[EXERCISE] Every line in the listing below from the one with "Recreate this object" through the one with "wasm.setup();" is to be reproduced exactly, both ends included; leave out the rest.

[EXTRACTED ENTRIES]
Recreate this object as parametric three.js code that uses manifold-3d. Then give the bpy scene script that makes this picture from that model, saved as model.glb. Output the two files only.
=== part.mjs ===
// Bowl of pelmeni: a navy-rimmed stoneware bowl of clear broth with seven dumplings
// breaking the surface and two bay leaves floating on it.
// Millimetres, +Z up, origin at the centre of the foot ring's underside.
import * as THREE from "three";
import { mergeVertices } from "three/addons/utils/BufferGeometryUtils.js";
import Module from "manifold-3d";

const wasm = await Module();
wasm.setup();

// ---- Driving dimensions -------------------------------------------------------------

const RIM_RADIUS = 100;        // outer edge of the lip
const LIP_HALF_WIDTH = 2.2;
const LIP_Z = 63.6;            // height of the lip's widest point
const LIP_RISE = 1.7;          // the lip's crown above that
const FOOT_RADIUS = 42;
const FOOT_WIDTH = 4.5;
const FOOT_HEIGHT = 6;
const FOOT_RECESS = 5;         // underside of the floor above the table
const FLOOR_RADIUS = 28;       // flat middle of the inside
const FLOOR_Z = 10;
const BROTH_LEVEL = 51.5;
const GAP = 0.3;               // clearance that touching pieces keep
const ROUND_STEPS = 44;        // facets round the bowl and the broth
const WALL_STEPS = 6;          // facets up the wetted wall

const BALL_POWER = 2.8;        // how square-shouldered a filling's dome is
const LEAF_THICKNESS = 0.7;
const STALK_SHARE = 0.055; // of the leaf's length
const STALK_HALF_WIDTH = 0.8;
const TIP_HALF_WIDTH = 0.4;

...

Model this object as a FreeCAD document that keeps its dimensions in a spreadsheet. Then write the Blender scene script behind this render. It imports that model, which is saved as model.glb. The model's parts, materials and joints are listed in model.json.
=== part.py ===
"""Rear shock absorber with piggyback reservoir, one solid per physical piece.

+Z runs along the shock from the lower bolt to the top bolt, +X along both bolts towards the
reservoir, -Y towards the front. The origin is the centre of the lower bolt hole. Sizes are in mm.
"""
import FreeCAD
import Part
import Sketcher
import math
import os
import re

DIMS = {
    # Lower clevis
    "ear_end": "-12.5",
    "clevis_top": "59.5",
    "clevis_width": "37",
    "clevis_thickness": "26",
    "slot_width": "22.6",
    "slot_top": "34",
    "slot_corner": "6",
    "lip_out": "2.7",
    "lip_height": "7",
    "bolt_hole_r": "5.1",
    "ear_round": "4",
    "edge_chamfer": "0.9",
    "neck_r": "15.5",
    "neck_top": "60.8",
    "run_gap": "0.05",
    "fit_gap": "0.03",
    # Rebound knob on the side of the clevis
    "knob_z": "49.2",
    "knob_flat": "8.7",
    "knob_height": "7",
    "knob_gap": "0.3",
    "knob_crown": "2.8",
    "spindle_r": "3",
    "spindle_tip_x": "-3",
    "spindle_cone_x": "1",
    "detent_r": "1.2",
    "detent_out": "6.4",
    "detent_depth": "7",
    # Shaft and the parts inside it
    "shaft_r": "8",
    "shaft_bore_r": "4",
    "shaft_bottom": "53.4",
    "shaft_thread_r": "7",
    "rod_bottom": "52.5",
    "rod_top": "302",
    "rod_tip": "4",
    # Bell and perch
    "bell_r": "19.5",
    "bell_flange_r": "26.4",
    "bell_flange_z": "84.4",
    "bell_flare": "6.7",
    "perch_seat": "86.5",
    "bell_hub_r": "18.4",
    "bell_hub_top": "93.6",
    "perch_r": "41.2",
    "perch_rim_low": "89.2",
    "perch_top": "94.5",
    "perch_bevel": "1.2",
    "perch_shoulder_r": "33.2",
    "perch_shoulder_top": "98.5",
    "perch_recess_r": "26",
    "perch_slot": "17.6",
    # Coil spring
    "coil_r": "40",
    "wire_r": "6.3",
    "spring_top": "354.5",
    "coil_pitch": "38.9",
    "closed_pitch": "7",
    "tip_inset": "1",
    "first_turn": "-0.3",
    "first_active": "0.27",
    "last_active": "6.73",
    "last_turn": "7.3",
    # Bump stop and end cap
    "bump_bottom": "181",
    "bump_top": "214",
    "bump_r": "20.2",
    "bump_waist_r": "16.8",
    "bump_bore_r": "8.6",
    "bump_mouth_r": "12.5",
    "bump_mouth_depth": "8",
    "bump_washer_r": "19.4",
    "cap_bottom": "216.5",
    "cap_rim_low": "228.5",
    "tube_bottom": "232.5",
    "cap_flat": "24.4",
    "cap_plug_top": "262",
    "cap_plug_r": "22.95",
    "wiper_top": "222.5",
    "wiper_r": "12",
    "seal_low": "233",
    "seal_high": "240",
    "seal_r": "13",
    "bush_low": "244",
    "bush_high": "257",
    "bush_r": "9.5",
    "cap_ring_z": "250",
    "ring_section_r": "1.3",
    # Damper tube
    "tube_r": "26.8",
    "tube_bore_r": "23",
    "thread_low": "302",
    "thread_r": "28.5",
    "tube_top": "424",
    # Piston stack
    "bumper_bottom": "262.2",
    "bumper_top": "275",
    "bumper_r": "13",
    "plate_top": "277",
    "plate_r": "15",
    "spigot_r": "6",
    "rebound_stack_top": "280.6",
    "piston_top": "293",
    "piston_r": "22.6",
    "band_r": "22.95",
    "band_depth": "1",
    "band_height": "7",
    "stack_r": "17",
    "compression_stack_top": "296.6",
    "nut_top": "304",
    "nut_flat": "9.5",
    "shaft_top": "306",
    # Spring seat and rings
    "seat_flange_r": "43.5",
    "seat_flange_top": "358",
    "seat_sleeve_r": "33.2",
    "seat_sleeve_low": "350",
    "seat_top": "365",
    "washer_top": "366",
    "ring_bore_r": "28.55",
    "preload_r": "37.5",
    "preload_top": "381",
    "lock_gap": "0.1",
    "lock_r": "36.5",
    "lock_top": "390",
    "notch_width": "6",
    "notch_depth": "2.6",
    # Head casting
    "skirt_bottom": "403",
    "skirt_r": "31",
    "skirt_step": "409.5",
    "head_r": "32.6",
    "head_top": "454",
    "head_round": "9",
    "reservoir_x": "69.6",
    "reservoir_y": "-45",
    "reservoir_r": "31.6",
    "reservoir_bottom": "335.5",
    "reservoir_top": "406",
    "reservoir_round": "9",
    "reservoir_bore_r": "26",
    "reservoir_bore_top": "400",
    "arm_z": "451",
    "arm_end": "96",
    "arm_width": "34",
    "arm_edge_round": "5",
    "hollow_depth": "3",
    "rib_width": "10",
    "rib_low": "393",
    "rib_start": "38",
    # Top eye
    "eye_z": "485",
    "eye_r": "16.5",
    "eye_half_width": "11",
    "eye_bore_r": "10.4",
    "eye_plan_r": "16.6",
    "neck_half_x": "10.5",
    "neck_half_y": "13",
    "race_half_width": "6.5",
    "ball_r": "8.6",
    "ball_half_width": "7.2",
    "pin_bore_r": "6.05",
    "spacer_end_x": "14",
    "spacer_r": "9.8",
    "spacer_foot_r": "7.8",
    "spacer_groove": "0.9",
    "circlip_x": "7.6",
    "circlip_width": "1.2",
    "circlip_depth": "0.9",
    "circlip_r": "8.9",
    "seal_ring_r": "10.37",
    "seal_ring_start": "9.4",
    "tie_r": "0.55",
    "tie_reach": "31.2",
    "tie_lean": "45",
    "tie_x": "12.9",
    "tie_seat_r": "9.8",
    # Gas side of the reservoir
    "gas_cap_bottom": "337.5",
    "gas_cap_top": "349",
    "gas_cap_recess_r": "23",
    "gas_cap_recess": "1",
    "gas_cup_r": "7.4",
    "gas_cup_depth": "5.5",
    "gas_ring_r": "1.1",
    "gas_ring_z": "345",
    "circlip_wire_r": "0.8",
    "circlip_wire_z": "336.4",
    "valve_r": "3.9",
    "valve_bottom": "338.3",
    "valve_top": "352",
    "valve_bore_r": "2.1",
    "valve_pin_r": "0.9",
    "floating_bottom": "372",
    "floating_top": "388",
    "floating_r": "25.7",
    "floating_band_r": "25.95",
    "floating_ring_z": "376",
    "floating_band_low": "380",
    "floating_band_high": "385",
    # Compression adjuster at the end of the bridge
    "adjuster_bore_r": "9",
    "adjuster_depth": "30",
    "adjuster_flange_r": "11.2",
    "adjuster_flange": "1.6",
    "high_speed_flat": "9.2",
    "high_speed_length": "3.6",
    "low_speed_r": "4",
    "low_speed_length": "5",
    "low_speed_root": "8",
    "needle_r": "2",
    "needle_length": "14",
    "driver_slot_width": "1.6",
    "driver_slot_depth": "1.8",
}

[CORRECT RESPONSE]
Recreate this object as parametric three.js code that uses manifold-3d. Then give the bpy scene script that makes this picture from that model, saved as model.glb. Output the two files only.
=== part.mjs ===
// Bowl of pelmeni: a navy-rimmed stoneware bowl of clear broth with seven dumplings
// breaking the surface and two bay leaves floating on it.
// Millimetres, +Z up, origin at the centre of the foot ring's underside.
import * as THREE from "three";
import { mergeVertices } from "three/addons/utils/BufferGeometryUtils.js";
import Module from "manifold-3d";

const wasm = await Module();
wasm.setup();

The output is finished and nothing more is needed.